Review by Frank Plowright
Templar in Arizona is a place like no other, almost like our world, but not quite, with the cast mentioning numerous strangely named organisations, processes, needs and events, very few of which we actually see. The majority of the The Great Outdoors was concerned with introducing the residents of an apartment block, starting with the unassuming Benjamin, who’s left home, talks with a therapist and needs some form of medication. That was all mentioned in the closing pages, as the remainder was his long conversation with wild neighbour Reagan. We also met another neighbour, Scip, who combines spiritual teaching with a career as a bodyguard, his sulky teenage room-mate Pippi, Reagan’s daughter Zoya, and her estranged father Gene, rather the wastepail.

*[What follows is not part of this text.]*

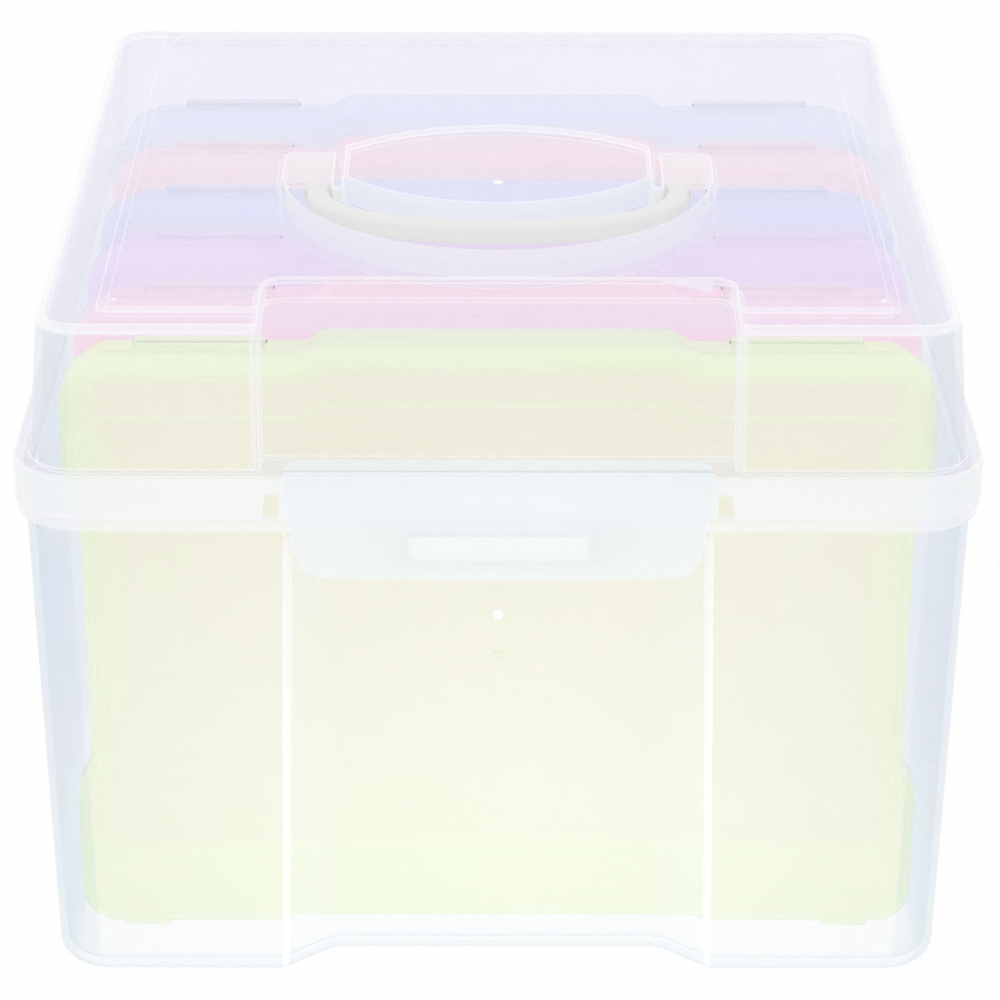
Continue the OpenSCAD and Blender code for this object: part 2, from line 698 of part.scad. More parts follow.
module case_cover(i) color(TINTS[i], 0.6) {
    front = case_front(i);
    rim = front + cover_t;
    border_z = cover_t - panel_step;
    inner_z = border_z - case_wall;
    inner_r = case_edge_r / 2;
    tongue_z = case_z + case_h - case_wall;
    hook_z = case_z + case_h - tray_top_in + rest_gap;
    stand(rim) loft(concat(
        [cover_ring(case_wall + inner_r, inner_z),
         cover_ring(case_wall, inner_z - inner_r),
         cover_ring(case_wall, 0),
         cover_ring(0, 0)],
        [for (a = [0, 30, 60, 90])
            cover_ring(case_edge_r * (1 - cos(a)), border_z - case_edge_r * (1 - sin(a)))],
        [panel_ring(0, border_z), panel_ring(panel_step / 2, cover_t)]));
    for (side = [-1, 1]) {
        case_foot(side * foot_x, front + 2 * case_edge_r, rim - case_wall, case_z + case_wall / 2);
        // Snap tongue, with the hook at its end
        translate([side * tongue_x - tongue_w / 2, rim - 1, tongue_z])
            cube([tongue_w, tongue_len + 1, case_wall]);
        translate([side * tongue_x - tongue_w / 2, rim + tongue_len - case_wall, hook_z])
            cube([tongue_w, case_wall, tongue_z - hook_z + eps]);
    }
}

module case_tray(i) color(TINTS[i], 0.6) {
    rear = case_front(i) + case_t;
    rim = case_front(i) + cover_t;
    tray_t = case_t - cover_t + nest;
    inner_r = case_edge_r / 2;
    top = case_z + case_h - tray_top_in;
    tray_low = case_z + tray_low_in;
    bead_r = case_wall - 0.2;
    bead_gap = 0.6;
    stand(rear) loft(concat(
        [for (a = [90, 60, 30, 0])
            tray_ring(case_edge_r * (1 - cos(a)), case_edge_r * (1 - sin(a)))],
        [tray_ring(0, tray_t),
         tray_ring(case_wall, tray_t),
         tray_ring(case_wall, case_wall + inner_r),
         tray_ring(case_wall + inner_r, case_wall)]));
    for (side = [-1, 1]) {
        case_foot(side * foot_x, rim + 2 * case_wall, rear - 2 * case_edge_r, tray_low + case_wall / 2);
        // Bead behind which the snap tongue catches
        across(side * tongue_x - tongue_w / 2 + 1, side * tongue_x + tongue_w / 2 - 1)
            translate([rim + tongue_len - case_wall - bead_r - bead_gap, top]) circle(bead_r);
        // Finger tab
        translate([side * tab_x - tab_w / 2, rim + 0.5, top - case_wall / 2])
            cube([tab_w, 2 * case_wall, tray_top_in - 2]);
    }
}

base_bin();
lid();
latch_plate();
front_latch();
carry_handle();
for (i = [0:COUNT - 1]) {
    case_cover(i);
    case_tray(i);
}
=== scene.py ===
"""Photo keeper case: a clear carrying case that holds six tinted photo cases on edge."""

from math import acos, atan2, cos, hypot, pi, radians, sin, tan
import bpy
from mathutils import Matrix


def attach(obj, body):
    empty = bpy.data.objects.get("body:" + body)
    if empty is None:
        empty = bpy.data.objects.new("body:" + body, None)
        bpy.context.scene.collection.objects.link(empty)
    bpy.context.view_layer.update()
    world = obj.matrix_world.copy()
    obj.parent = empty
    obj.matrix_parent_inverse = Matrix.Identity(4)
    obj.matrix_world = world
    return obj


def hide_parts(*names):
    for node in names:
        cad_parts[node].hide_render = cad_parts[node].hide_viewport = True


bl_info = {
    "name": "Photo keeper case",
    "version": (1, 0, 0),
    "blender": (4, 5, 0),
    "location": "3D View > Sidebar > Keeper",
    "description": "Dresses a clear carrying case that holds six tinted photo cases",
    "category": "Object",
}

from types import SimpleNamespace

import bmesh
import bpy
from bpy.props import FloatProperty, FloatVectorProperty, IntProperty, PointerProperty
from bpy.types import Operator, Panel, PropertyGroup
from mathutils import Euler, Vector

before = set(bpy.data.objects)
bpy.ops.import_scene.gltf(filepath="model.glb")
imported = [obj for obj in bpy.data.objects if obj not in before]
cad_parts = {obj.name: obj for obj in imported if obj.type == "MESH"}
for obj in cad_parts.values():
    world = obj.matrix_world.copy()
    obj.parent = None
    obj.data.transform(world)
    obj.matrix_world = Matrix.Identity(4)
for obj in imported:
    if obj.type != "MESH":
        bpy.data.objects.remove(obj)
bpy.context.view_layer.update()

MM = 0.001
SLIP = 0.01 * MM  # keeps the faces of two joined solids from lying in one plane
HAIR = 0.1 * MM  # margin of a test on where a face lies
OVER = 1 * MM  # how far a carving solid passes what it cuts
FAR = 20 * MM  # how far it reaches where nothing stands in its way
SEAT_ROOM = 1 * MM  # room beside the catch in its seat
TINTS = 6
PIN_SIDES = 24
PLASTIC_IOR = 1.49
CLOUD_SCALE = 24
RIPPLE_SCALE = 55
GRAIN_RANGE = (0.3, 0.7)  # where most of a noise's values lie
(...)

The Mob Goes Wild begins with the focus away from the apartment block, showing a social activist lecturing to a crowd about the lack of investment in their part of the city, and one of his followers explaining the good his organisation does. That’s followed by the TV announcement of a judgement. It seems creator Spike has worked out the nuts and bolts of how Templar operates, and feeds that information in small doses, such as tunnels being free at weekends, and sometimes just visually. It makes for a more satisfying experience, as does her moving the plot forward this time.

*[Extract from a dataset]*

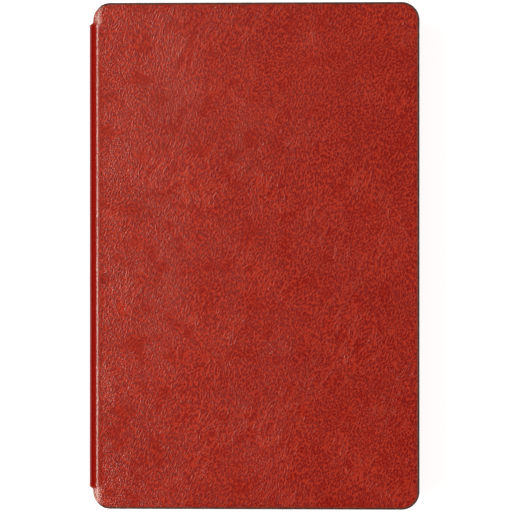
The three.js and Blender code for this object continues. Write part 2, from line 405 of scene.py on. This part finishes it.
class Shade:
    """A material in the making."""

    def __init__(self, name):
        self.material = bpy.data.materials.new(name)
        self.material.use_nodes = True
        self.tree = self.material.node_tree
        self.surface = self.tree.nodes["Principled BSDF"]

    def node(self, kind, settings, values, output=0):
        node = self.tree.nodes.new(kind)
        for key, value in settings.items():
            setattr(node, key, value)
        self.fill(node, values)
        return Wire(self, node.outputs[output])

    def fill(self, node, values):
        for key, value in values.items():
            if isinstance(value, Wire):
                self.tree.links.new(value.socket, node.inputs[key])
            else:
                node.inputs[key].default_value = value

    def colour_mix(self, share, first, second):
        return self.node("ShaderNodeMix", {"data_type": "RGBA"}, {0: share, 6: first, 7: second}, 2)

    def pattern(self):
        """The piece's flat pattern in millimetres, and the distance to its rim."""
        metres = self.node("ShaderNodeAttribute", {"attribute_name": "pattern"}, {}, 1)
        in_mm = self.node("ShaderNodeVectorMath", {"operation": "SCALE"}, {0: metres, 3: 1000})
        across = self.node("ShaderNodeSeparateXYZ", {}, {0: in_mm}, 0)
        along = self.node("ShaderNodeSeparateXYZ", {}, {0: in_mm}, 1)
        rim = self.node("ShaderNodeSeparateXYZ", {}, {0: in_mm}, 2)
        flat = self.node("ShaderNodeCombineXYZ", {}, {0: across, 1: along})
        return flat, across, along, rim

    def drawn_out(self, vector, turn, stretch):
        """Makes a texture's features longer by the stretch, in the direction of the turn."""
        values = {"Vector": vector, "Rotation": (0, 0, turn), "Scale": (stretch, 1, 1)}
        return self.node("ShaderNodeMapping", {"vector_type": "TEXTURE"}, values)

    def noise(self, vector, scale, detail=2, roughness=0.5, distortion=0, output=0):
        values = {"Vector": vector, "Scale": scale, "Detail": detail}
        values |= {"Roughness": roughness, "Distortion": distortion}
        return self.node("ShaderNodeTexNoise", {"noise_dimensions": "2D"}, values, output)

    def noise_3d(self, vector, scale, detail):
        return self.node("ShaderNodeTexNoise", {}, {"Vector": vector, "Scale": scale, "Detail": detail})

    def bump(self, height, distance):
        """height is in shares of the distance, and the distance is in metres."""
        return self.node("ShaderNodeBump", {}, {"Height": height, "Distance": distance, "Strength": 1.0})

    def finish(self, **values):
        """Sets the surface: an underscore in a name stands for a space."""
        self.fill(self.surface, {key.replace("_", " "): value for key, value in values.items()})
        return self.material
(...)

Greater variety to the viewpoints would improve Templar, Arizona no end, but Spike is a fine cartoonist, bringing out the personality of her cast. This is also via the dialogue, the sample page showing Ben starting to live a little dangerously, heading out despite his face being stained with a dye police use to identify people disrupting a meeting.
As before, conversations monopolise, and Spike must have someone in mind when she writes Reagan’s dialogue, which is a constant freewheeling satisfaction laced with copious swearing. A joy here is the delight she takes in examining the new shipment of sex aids and videos arriving at the store she manages. Sex is high on the conversational agenda, and not in a coy sniggering way. There’s an acceptance that people have sex, and most people enjoy it and want more, but this isn’t accompanied by exploitative images. For all the fun, though, there are some serious issues running in the background. New character Curio is introduced applying make up to cover a black eye, all-but forgotten when she hits on Ben eighty pages later.
Spike closes with an interlude introducing new, but not as interesting, characters who pick up something discarded in the main story. The Mob Goes Wild is a better outing for us knowing the primary cast, enabling Spike to expand on them to introduce even more likeable eccentrics. The series is now on its way, so climb on for the ride, which continues with And a Stick to Beat the Devil With.